The U.S. stock market is driven by powerful institutional investors such as mutuals and pension funds that force management to maximize shareholder returns and profits.  Institutional investors have assumed the role that wealthy families used to play before the age of confiscatory estate taxation; that is, they have the financial clout and resolve to unseat managements of poorly performing companies.  For example, they replaced the heads of IBM, General Motors, Kmart, and American Express with new talent.  They may also force CEOs to restructure corporate operations and trim their payrolls to the bone—a tactic that was unheard of and unthinkable in the past.

Institutional investors are forcing management to search for the best possible combination of capital and labor—in other words, achieve the optimum investment of capital with the optimum number of workers assuring the most profitable operation.  To employ fewer workers than the optimum is to fail to utilize fully the capital equipment; to employ more is to reduce labor productivity and raise costs.  In short, if the number of workers is too small, company profitability will demand the hiring of more workers; if the number of workers is too large, profitability will require that excess labor be discharged.

Giant corporations consist of numerous company divisions, departments, branches, and affiliates.  Some are more profitable than others. Some may even suffer losses and rely on the earnings and subsidies of the profitable branches.  An alert CEO is quick to recognize the situation—to reorganize the loss-inflicting activity or to terminate it.  He does not permit some departments to inflict losses on the owners.  To tolerate such failures would soon lead to his dismissal or early retirement.

CEOs may reap unearned windfalls when the Federal Reserve engages in inflationary policies that drive up stock prices.  They may pocket undeserved bonuses and exercise stock options that the Fed made profitable. Throughout the 1990s, the Fed managed to create the greatest and longest economic boom in American history, which drove stock prices to unprecedented heights and some executives’ pay to astonishing levels.  Even mediocre CEOs could reap unearned option profits, as the boom boosted company profits and raised stock prices.

When boom conditions finally turn into economic recession, however, CEO income falls as company profits may turn into losses and stock options lose their value. During boom periods, option profits may rise to 80 or 90 percent of CEO compensation.  During recessions these profits tend to vanish.  Companies may then readjust management options to make up for the fall in stock prices.  The companies have no choice but to create incentives in good times, and especially when times are bad.  Capable CEOs may choose to work somewhere else if their options are hopelessly out of money.

Executive stock options impose no costs to the company; they are not paid out of earnings.  But they grant ownership to management, which dilutes the ownership of all other stockholders.  It dilutes the earnings and book value per share whenever the stock options are exercised.  Profit and loss statements usually reveal the “fully diluted earnings per share,” if and when the options claim 3 percent or more of company earnings.  But stockholders rarely complain, because the options granted become valuable only when stock prices rise to the exercise price, which benefits not only the option owners but also the stockholders.          

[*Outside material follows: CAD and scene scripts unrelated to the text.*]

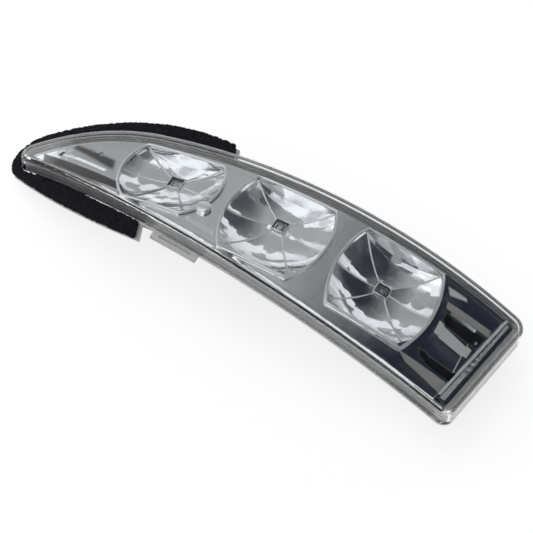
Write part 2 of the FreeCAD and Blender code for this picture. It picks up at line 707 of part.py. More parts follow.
posts = []
pilots = []
for key in SCREWS:
    x, y = "sizes.screw_%s_x" % key, "sizes.screw_%s_y" % key
    floor, skin = floor_at(key)
    seat = "%s + %s + %s + sizes.fit" % (floor, skin, floor_fall(key))
    posts.append(rod("reflector_post_" + key, x, y, "sizes.post_radius", seat, "sizes.face_height"))
    pilots.append(rod("reflector_pilot_" + key, x, y, "sizes.screw_shank + sizes.screw_play", seat,
                      floor + " - sizes.screw_pad + sizes.case_screw_length + sizes.pilot_room"))
post_group = common("reflector_posts", fuse("reflector_post_rods", *posts),
                    below_face("post_level", "sizes.deck_depth + sizes.deck_thickness / 2"))
bowl_group = common("reflector_bowls", fuse("reflector_bowl_blanks", *bowls),
                    column("bowl_limit", deck_outline))
reflector_solid = fuse("reflector_solid", deck, lip, end_floor, stud, post_group, bowl_group)
reflector = cut("reflector", reflector_solid,
                fuse("reflector_voids", end_pocket, end_recess, *(tip_bands + hollows + pilots)))

# Frosted diffuser with flutes, lying in the end pocket

diffuser_bar = common("diffuser_bar",
                      layer("diffuser_slab", outline_offset("diffuser_outline", lip_inside, "-sizes.fit"),
                            "sizes.diffuser_top", "sizes.end_floor_depth - sizes.fit"),
                      end_zone("diffuser_zone", "sizes.ridge_width + sizes.fit"))

doc.recompute()
flutes = []
for number in range(9):
    flute = doc.addObject("Part::Cylinder", "diffuser_flute_%d" % (number + 1))
    flute.Placement = FreeCAD.Placement(FreeCAD.Vector(), FreeCAD.Rotation(FreeCAD.Vector(0, 1, 0), 90))
    slide = "sizes.flute_pitch * %d" % (number - 4)
    flute.setExpression("Placement.Base.x", "sizes.ridge_x - 10")
    flute.setExpression("Placement.Base.y", slide)
    flute.setExpression("Placement.Base.z", "sizes.face_height - sizes.arch_radius"
                        " + (sizes.arch_radius - sizes.diffuser_top)"
                        " * cos(asin((sizes.ridge_x + 5 - sizes.crown_x) / sizes.arch_radius)) + sizes.flute_radius * 0.5")
    flutes.append(bind(flute, Radius="sizes.flute_radius", Height="40"))
end_diffuser = cut("end_diffuser", diffuser_bar, fuse("diffuser_flutes", *flutes))

# Boards, one square to each cell, with holes for their screws

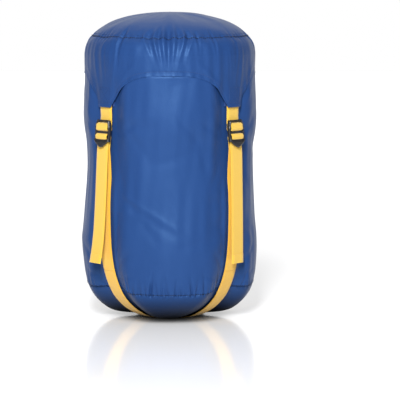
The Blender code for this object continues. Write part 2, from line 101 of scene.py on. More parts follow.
# --- numbers -----------------------------------------------------------------

def smooth(low, high, value):
    """0 below low, 1 above high, and a soft rise between them."""
    share = np.clip((np.asarray(value, float) - low) / (high - low), 0, 1)
    return share * share * (3 - 2 * share)


def curve_at(points, place):
    """Smooth curve through (place, value) points."""
    xs = np.array([point[0] for point in points], float)
    ys = np.array([point[1] for point in points], float)
    slopes = np.gradient(ys, xs)
    place = np.clip(np.asarray(place, float), xs[0], xs[-1])
    index = np.clip(np.searchsorted(xs, place) - 1, 0, len(xs) - 2)
    width = xs[index + 1] - xs[index]
    t = (place - xs[index]) / width
    return (ys[index] * (2 * t**3 - 3 * t**2 + 1) + slopes[index] * width * (t**3 - 2 * t**2 + t)
            + ys[index + 1] * (3 * t**2 - 2 * t**3) + slopes[index + 1] * width * (t**3 - t**2))


def spaced(points, count):
    """Points spaced evenly along a smooth 2-D line."""
    points = np.array(points, float)
    reach = np.r_[0, np.cumsum(np.linalg.norm(np.diff(points, axis=0), axis=1))]
    place = np.linspace(0, reach[-1], count)
    return np.stack([curve_at(list(zip(reach, points[:, axis])), place) for axis in (0, 1)], 1)


def wall(height):
    """Outside radius of the side wall."""
    return curve_at(WALL, height)


def from_tab(azimuth):
    """Degrees from the middle of the nearest tab, evened out so that half-way to the next is 45."""
    azimuth = np.asarray(azimuth, float)
    return np.abs((azimuth + EVENING * np.sin(np.radians(2 * azimuth))) % 90 - 45)


def skirt_edge(azimuth):
    """Height of the skirt's lower edge: tabs with arches between them."""
    along = np.clip((from_tab(azimuth) - TAB_HALF_ANGLE) / (45 - TAB_HALF_ANGLE), 0, 1)
    return ARCH_EDGE - (ARCH_EDGE - TAB_EDGE) * (1 - along) ** ARCH_POWER


def apart(azimuth, other):
    """Signed degrees from other to azimuth."""
    return (np.asarray(azimuth, float) - other + 180) % 360 - 180


def ripple(seed, azimuth, height, size, tall):
    """Soft noise of about -1 to 1 over the wall; size is in degrees and tall in millimetres."""
    draw = np.random.default_rng(seed)
    total = np.zeros(np.broadcast(azimuth, height).shape)
    for _ in range(9):
        waves = max(1, round(360 / size * draw.uniform(0.5, 1.4)))
        total = total + np.sin(np.radians(azimuth) * waves + draw.uniform(0, 2 * math.pi)
                               + height / tall * 2 * math.pi * draw.uniform(-1, 1))
    return total / 3


def puckers(seed, count, azimuth, away, depth, length, width=(0.9, 2.0)):
    """Small folds that run off a seam: away is the distance from the seam in millimetres."""
    draw = np.random.default_rng(seed)
    total = np.zeros(np.broadcast(azimuth, away).shape)
    for index in range(count):
        middle = 360 * (index + draw.uniform(-0.42, 0.42)) / count
        breadth = draw.uniform(*width)
        reach = draw.uniform(*length)
        deep = draw.uniform(*depth)
        lean = draw.uniform(-0.12, 0.12)
        across = apart(azimuth, middle + lean * away) / (breadth * (1 + 0.6 * away / reach))
        total = total - deep * np.exp(-across**2) * np.exp(-(away / reach) ** 2 * 1.6)
    return total


def creases(folds, azimuth, height):
    """Long soft folds, each (azimuth, height, azimuth, height, width, rise) in degrees and millimetres."""
    total = np.zeros(np.broadcast(azimuth, height).shape)
    for az0, z0, az1, z1, width, rise in folds:
        scale = math.radians(1) * WALL_RADIUS
        x = apart(azimuth, az0) * scale
        y = height - z0
        dx, dy = apart(az1, az0) * scale, z1 - z0
        reach = math.hypot(dx, dy)
        along = (x * dx + y * dy) / reach**2
        across = (x * dy - y * dx) / reach
        ends = smooth(-0.25, 0.25, along) * (1 - smooth(0.75, 1.25, along))
        total = total + rise * np.exp(-(across / width) ** 2) * ends
    return total


# --- the cloth's surface -----------------------------------------------------

FRONT_FOLDS = [(-122, 150, -80, 107, 3, 0.45), (-122, 143, -82, 100, 4.5, -0.5), (-60, 100, -84, 90, 6, -0.5),
               (-104, 184, -78, 196, 7, -0.7), (-118, 222, -104, 192, 5, -0.6), (-72, 220, -64, 176, 5, -0.6)]


def corner_folds():
    """Tension folds that spread from each lock and tab over the wall."""
    folds = []
    for number, angle in enumerate(CORNERS.values()):
        draw = np.random.default_rng(40 + number)
        for side in (-1, 1):
            folds.append((angle + side * 10, 240, angle + side * draw.uniform(15, 20), 268, 3.5, 0.8))
            folds.append((angle + side * 9, 214, angle + side * draw.uniform(20, 28), 232, 4.5, -1.0))
            folds.append((angle + side * 8, 198, angle + side * draw.uniform(14, 20), 158, 5, -0.7))
            folds.append((angle + side * 7, 62, angle + side * draw.uniform(18, 26), 84, 4, -1.0))
            folds.append((angle + side * 7, 50, angle + side * draw.uniform(20, 28), 58, 3, -0.9))
    return folds


def random_folds(seed, count, low, high):
    """Shallow dents all round the wall."""
    draw = np.random.default_rng(seed)
    folds = []
    for _ in range(count):
        azimuth, height = draw.uniform(0, 360), draw.uniform(low, high)
        turn, half = draw.uniform(-0.9, 0.9), draw.uniform(14, 34)
        across, up = half * math.cos(turn) / 1.71, half * math.sin(turn)
        folds.append((azimuth - across, height - up, azimuth + across, height + up, draw.uniform(4, 9),
                      draw.uniform(-1.1, 0.7)))
    return folds


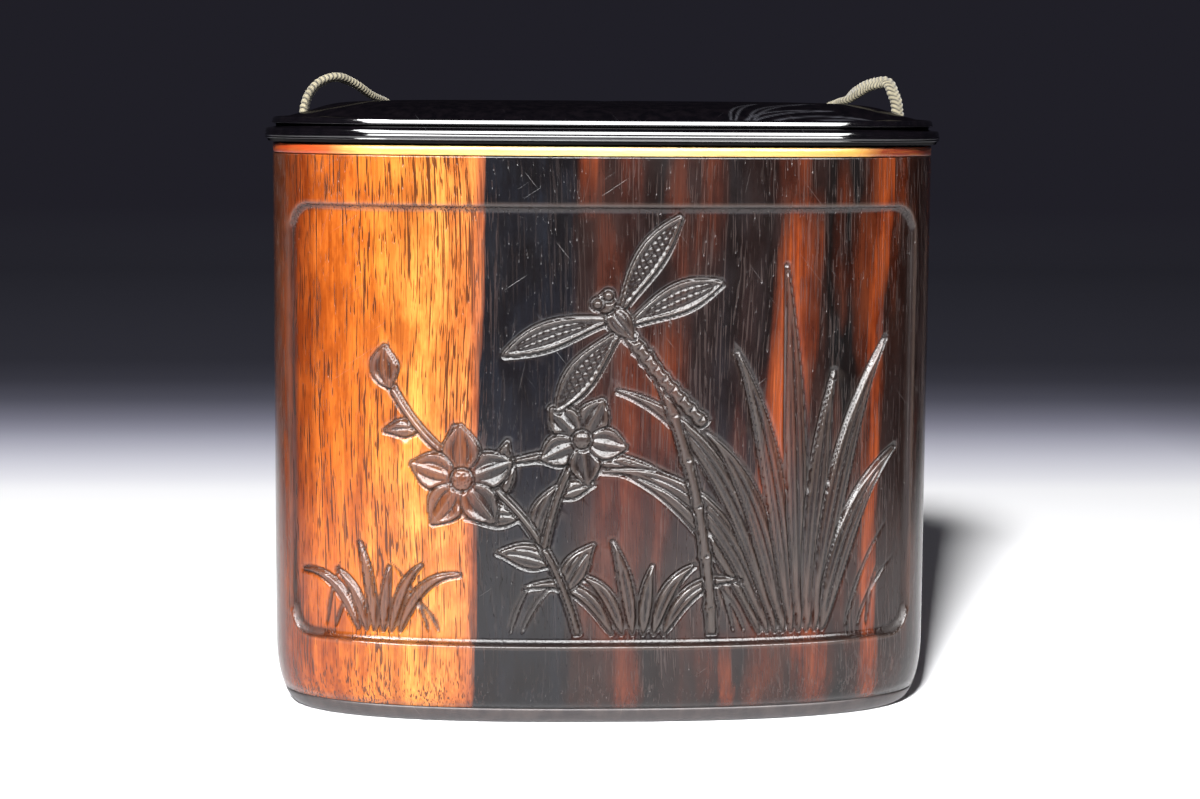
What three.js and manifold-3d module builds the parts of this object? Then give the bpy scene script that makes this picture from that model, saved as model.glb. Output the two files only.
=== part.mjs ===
// A one-compartment inro case: an oval box of striped hardwood with a sunk, carved front panel,
// a pale ring round its mouth, a dark base plate, a black domed lid that lifts off, and a flat
// braided cord whose two strands come out of the lid and run through a coral bead behind the case.
// Millimetres, +Z up, the front faces -Y. The origin is under the middle of the case.

import * as THREE from 'three';
import { mergeVertices } from 'three/addons/utils/BufferGeometryUtils.js';
import Module from 'manifold-3d';

const wasm = await Module();
wasm.setup();

// The case: its section is a superellipse, |x / half width|^power + |y / half depth|^power = 1
const caseHalfWidth = 45;
const caseHalfDepth = 20;
const sectionPower = 2.5;
const caseHeight = 76.9;
const wall = 3.5;
const endWall = 8.5;
const cavityFloor = 4;
const cavityPower = 3;
const footRoundWidth = 3;
const footRoundHeight = 9;

// Glued joints show a hairline, and the lid sits with a little play
const glueGap = 0.1;
const lidPlay = 0.4;
const lidSeatGap = 0.2;

// The ring let in round the mouth, and the plate underneath
const bandHeight = 1.3;
const bandWidth = 1.6;
const baseThickness = 2.2;

// The sunk front panel, measured round the wall from the middle of the front
const panelLeft = -45.2;
const panelRight = 44.1;
const panelBottom = 10.8;
const panelTop = 69.1;
const panelCorner = 4;
const panelDepth = 0.8;
const panelSlope = 1.3;

// The carving stands up from the panel's floor and stays just below the frame
const bladeRise = 0.6;
const petalRise = 0.7;
const carvingRoot = 0.7;
const plateTop = 0.84;
const groundLine = panelBottom + 1.6;

// Shallow strokes down the back, in place of an inscription
const strokeDepth = 0.5;
const strokeRows = 5;
const strokeLength = 6.5;
const strokeHalfWidth = 0.75;
const strokeSpacing = 3.1;
const strokeLean = 1.3;
const strokeRowPitch = 9.5;
const strokeTop = 58;

// The lid: sizes out from the case's outline and up from its own seat
const lidLip = 0.7;
const lidLipHeight = 0.3;
const lidRoll = 1.1;
const lidRollHeight = 1.2;
const lidGroove = -0.4;
const lidGrooveHeight = 0.6;
const lidBead = 0.2;
const lidBeadHeight = 0.6;
const domeInset = 0.6;
const domeRise = 2.95;
const domePower = 5;
const domeShoulder = 0.6;
const lidHollow = 1.2;
const flangeDepth = 3.5;
const flangeWidth = 2;
const saddleDepth = 0.6;
const saddleWidth = 3;

// The cord, its channels, and the bead and knot on it
const cordWidth = 1.7;
const cordThickness = 1.15;
const channelInset = 4.2;
const channelRadius = 1.8;
const lidHoleRadius = 1.6;
const cordGrooveDepth = 1.4;
const cordGrooveWidth = 2.6;
const cordRise = 0.75;
const heldCordReach = 2.4;
const beadRadius = 10;
const beadHalfThickness = 7.3;
const beadHoleRadius = 2.1;
const beadDimple = 1.6;
const beadTilt = 30;
const beadPlace = [2, 37];
const knotRadius = 2.4;

// How finely the curves are cut
const sectionSides = 48;
const holeSides = 16;
const foldSteps = 5;

const bodyBottom = baseThickness + glueGap;
const bandBottom = caseHeight - bandHeight;
const channelX = caseHalfWidth - channelInset;
const lidSeat = caseHeight + lidSeatGap;
const heldCordTop = lidSeat + heldCordReach;
const lidRollTop = lidSeat + lidLipHeight + lidRollHeight;
const lidBeadBottom = lidRollTop + lidGrooveHeight;
const domeEdge = lidBeadBottom + lidBeadHeight;

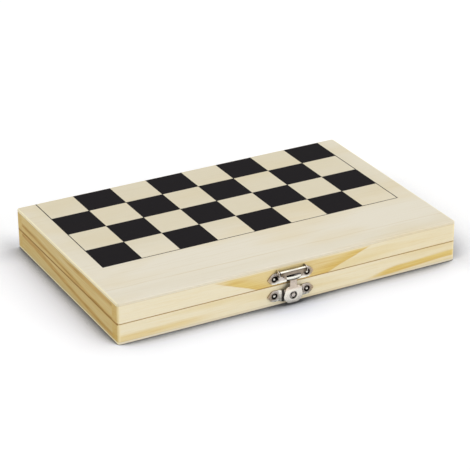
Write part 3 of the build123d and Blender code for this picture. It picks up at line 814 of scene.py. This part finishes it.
tongueNickel = metalFinish("nickelTongue", metalLook["tongue"], 0.18, 0.3, tongueWear)
plateNickel = metalFinish("nickelPlates", metalLook["nickel"], 0.12, 0.4, plateWear)
steel = metalFinish("hingeSteel", metalLook["steel"], 0.28, 0.35)
for name in ("catch_plate", "catch_pin", "catch_plate_nails"):
    softened(name, "lid", plateNickel, "catch")
softened("catch_tongue", "tongue", tongueNickel, "catch")
for name in ("keeper_plate", "keeper_nails"):
    softened(name, "lower_tray", plateNickel, "catch")
for hand in ("left", "right"):
    softened(hand + "_hinge_lower_leaf", "lower_tray", steel, "leaf")
    softened(hand + "_hinge_upper_leaf", "lid", steel, "leaf")
    softened(hand + "_hinge_pin", "lower_tray", steel, "pin")
softened("lower_hinge_screws", "lower_tray", steel, "screws")
softened("upper_hinge_screws", "lid", steel, "screws")
print("metal pieces finished")


menLook = {
    # height and base radius of each kind
    "sizes": {
        "king": (31.0, 6.5), "queen": (28.5, 6.25), "bishop": (25.5, 6.0),
        "knight": (23.5, 6.0), "rook": (21.0, 6.0), "pawn": (19.0, 5.25),
    },
    "officers": ["rook", "knight", "bishop", "queen", "king", "bishop", "knight", "rook"],
    "baseThickness": 1.8, "collar": 0.9, "sides": 32, "tipInset": 0.5,
    "smoothAngle": 40, "cutAngle": 34,
    # where they lie in the tray
    "trayLength": 202.0, "trayDepth": 126.0, "trayFloor": 1.5, "pitch": 15.2,
    "sideGap": 2.0, "pawnGap": 2.2, "officerGap": 24.0, "turn": 2.5, "turnStep": 2.3,
    "seat": 0.15,
}


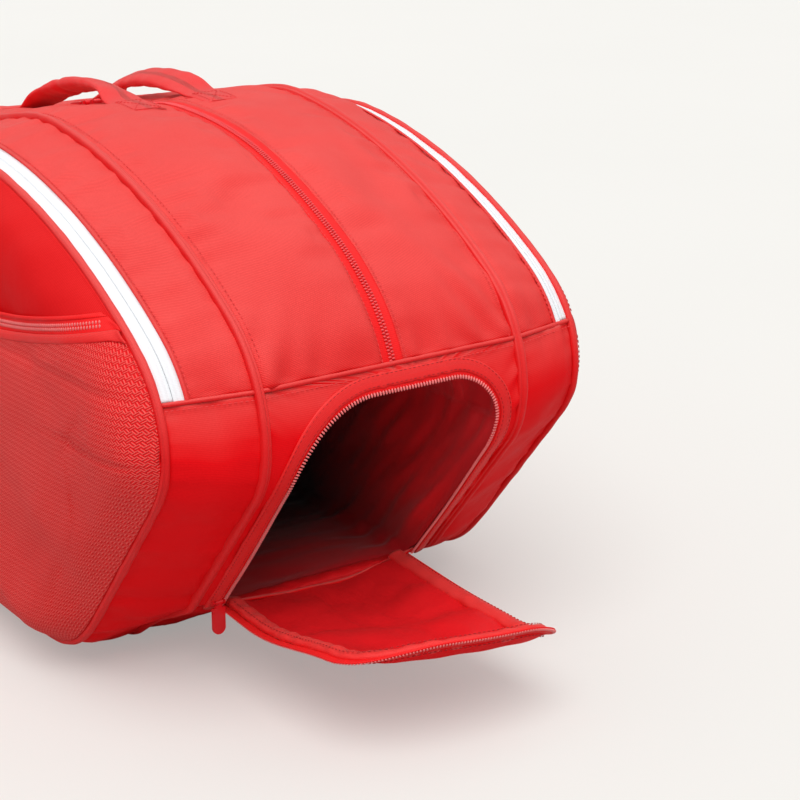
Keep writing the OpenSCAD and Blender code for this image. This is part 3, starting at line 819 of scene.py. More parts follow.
def outline_panel(name, s_range, section, body, slot, nodes, materials, seed, side=1,
                  crown=3.0 * MM, thickness=2.2 * MM, step=3.0 * MM, fold=0.0, slack=0.9 * MM):
    """A cloth panel that runs round the outline. section holds (y, out) pairs from one seam to the other."""
    s0, s1 = s_range
    count = int((s1 - s0) / step) + 1
    s = np.linspace(s0, s1, count)[:, None]
    y = section[None, :, 0]
    span = section[:, 0].max() - section[:, 0].min()
    share = (y - section[:, 0].min()) / span
    away = np.minimum(share, 1 - share) * span
    body_mask = smooth(away / (6 * MM))
    end_gap = np.minimum(s - s0, s1 - s)
    out = section[None, :, 1] + crown * (1 - np.abs(2 * share - 1) ** 2.6) * smooth(end_gap / (30 * MM))
    out = out + body_mask * slack * waves(s, y * 1.4, 95 * MM, seed)
    out = out + body_mask * 0.35 * slack * waves(s, y, 38 * MM, seed + 1)
    out = out + pucker(s, away, seed + 2, 0.3 * MM) * smooth(away / (1.5 * MM))
    out = out + pucker(y, end_gap, seed + 3, 0.8 * MM, 20 * MM, 15 * MM) * smooth(end_gap / (2 * MM))
    if fold:
        out = out + fold_lines(s, y, s0, fold)
    points = skin(s, y * side, out)
    uv = points_of(s, y * side)
    _, _, nx, nz = outline(s)
    outward = points_of(nx, nx * 0, nz)
    points = relax(points, outward, RELAX_LIMIT)
    obj = shell(name, points, uv, thickness, materials, outward)
    return finish_piece(obj, body, slot, *nodes)


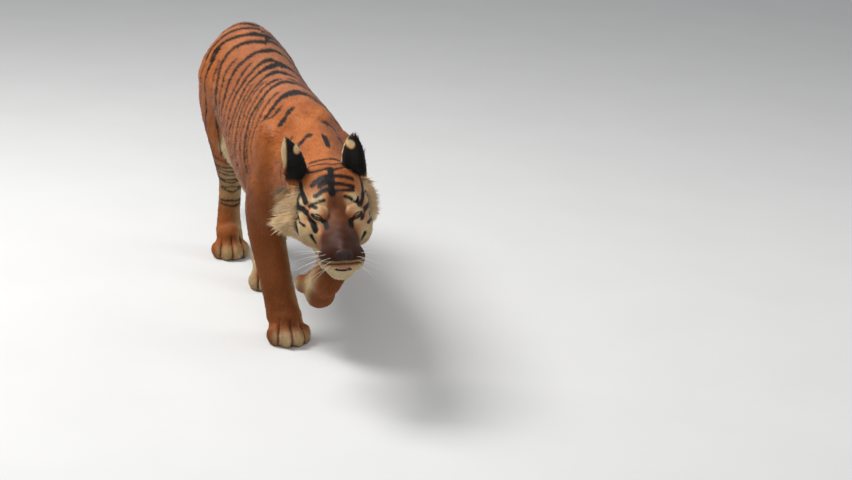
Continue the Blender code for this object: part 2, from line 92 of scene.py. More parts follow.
def read(mesh):
    """Points, normals and edges of a mesh as arrays."""
    points, normals = np.empty(len(mesh.vertices) * 3), np.empty(len(mesh.vertices) * 3)
    edges = np.empty(len(mesh.edges) * 2, int)
    mesh.vertices.foreach_get("co", points)
    mesh.vertices.foreach_get("normal", normals)
    mesh.edges.foreach_get("vertices", edges)
    return points.reshape(-1, 3), normals.reshape(-1, 3), edges.reshape(-1, 2)


def write(mesh, points):
    mesh.vertices.foreach_set("co", points.ravel())
    mesh.update()


def spread(values, edges, passes, pull=0.5, push=0.0):
    """Evens out values over a mesh; with push, the form's bulk is kept while its facets go."""
    a, b = edges.T
    count = np.maximum(np.bincount(a, minlength=len(values)) + np.bincount(b, minlength=len(values)), 1)
    values = values.copy()
    flat = values.reshape(len(values), -1)
    for _ in range(passes):
        for share in (pull, push) if push else (pull,):
            for k in range(flat.shape[1]):
                column = flat[:, k]
                total = np.bincount(a, column[b], len(column)) + np.bincount(b, column[a], len(column))
                flat[:, k] += share * (total / count - column)
    return values


def unit(vectors):
    return vectors / np.maximum(np.linalg.norm(vectors, axis=-1, keepdims=True), 1e-12)


node_names = list(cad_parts)
all_verts, all_faces, face_owner = [], [], []
for number, name in enumerate(node_names):
    start = len(all_verts)
    all_verts += [v.co.copy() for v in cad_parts[name].data.vertices]
    all_faces += [[start + i for i in p.vertices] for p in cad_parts[name].data.polygons]
    face_owner += [number] * (len(all_faces) - len(face_owner))
solid_tree = BVHTree.FromPolygons(all_verts, all_faces)
# the eyes, nose and tongue are set in the head, and the ruffs grow from it
own_flesh = [node_names.index("head") if n.startswith(("eye", "nose", "tongue", "ruff")) else number
             for number, n in enumerate(node_names)]


def owners(points):
    """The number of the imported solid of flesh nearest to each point."""
    return np.array([own_flesh[face_owner[solid_tree.find_nearest(Vector(p))[2]]] for p in points])


def per_node(table, default, owner):
    """A value for each point from a table keyed by node name or by its last word."""
    row = np.array([table.get(n, table.get(n.split("_")[-1], default)) for n in node_names], float)
    return row[owner]


hide_mesh = gridded(joined(FLESH + FEATURES, SEAM_COVER), HIDE_GRID)
points, _, edges = read(hide_mesh)
write(hide_mesh, spread(points, edges, 50, KEEP, RESTORE))
points, normals, edges = read(hide_mesh)
owner = owners(points)
depth = spread(per_node(FUR_DEPTH, OUTSIDE_DEPTH, owner), edges, 25) / 1000
write(hide_mesh, points - normals * depth[:, None])

# ---- The head's form ----
# The head is carved in the form before the hide is glued on: heavy cheeks and whisker pads, brows,
# lids drawn nearly shut over the eyes, lips with a thin dark edge, and a deep square chin.
EYE_OFFSET = Vector((0.0, -0.021, 0.001))
EYE_SPREAD = 0.0465  # from the middle of the head to the middle of each eye
EYE_RADIUS, LID = 0.0157, 0.0019
LID_SLOPE = 0.70  # the lids' dome falls away more gently than the eyeball, by this share
SLIT_HALF_WIDTH, SLIT_DROP, SLIT_BOW = 0.0165, 0.0042, 0.0016
HEAD_TURN = (3.0, -3.0, -4.5)  # pitch, roll and yaw, degrees


def middle(name):
    low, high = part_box(name)
    return (low + high) / 2


turn = (Matrix.Rotation(math.radians(HEAD_TURN[2]), 3, "Z")
        @ Matrix.Rotation(math.radians(HEAD_TURN[0]), 3, "X")
        @ Matrix.Rotation(math.radians(HEAD_TURN[1]), 3, "Y"))
between_eyes = (middle("eye_left") + middle("eye_right")) / 2
head_rows = np.array(turn)
head_origin = np.array(between_eyes - turn @ EYE_OFFSET)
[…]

Options aim to keep CEO eyes on company growth and share prices—which, in this age of political correctness, is no easy task.  Powerful political and social forces continually demand the attention of management.  There are environmentalists, civil rightists, racists, protectionists, tax collectors, and—last but not least—labor unionists who lay claim to company earnings.  Million-dollar stock options fostering individual self-interest constitute a powerful defense against all special interests, yet many managements fall prey to militant demands.

The extraordinary height of some executive compensation reflects not only the stockholders’ attempt to overcome the countervailing forces, but also some institutional obstacles to corporate takeovers and management competition.  Until well into the 1980s, corporations that were led astray by political pressures—and consequently languished in growth and earnings—became the favorite targets of takeover entrepreneurs.

But, during the early 1990s, many corporations succeeded in practically closing this avenue of corporate control by adopting poison pills and other antitakeover defenses.  Their primary aim was the preservation of the firm’s current managers’ jobs and income regardless of their performance in leading the corporation.

The defensive tactics now include “greenmail,” “poison pills,” and “golden parachutes.”  Greenmail is the premium payment to a raider trying to take over a company.  By accepting the payment, the raider agrees not to buy any more shares or pursue the takeover any further.  Poison pills are various management moves to make a stock less attractive to an acquirer.  For instance, it may allow all existing stockholders to buy additional shares at a bargain price after a takeover.  Golden parachutes are lucrative employment contracts to provide lavish benefits in case of company takeover resulting in the loss of a job.  They may include generous severance pay, stock options, or huge bonuses.  All such measures raise the costs of an acquisition and cause dilution, which, hopefully, will deter a takeover bid and keep the newcomers out.

Resuscitation of the takeover market would not lower executive pay overnight, but it would expose all compensation packages to the fresh air of market competition.  It would surely redress the imbalance of power and compensation, although it is unlikely that it would appease the social critics and concerned politicians.  They resent most what they envy most.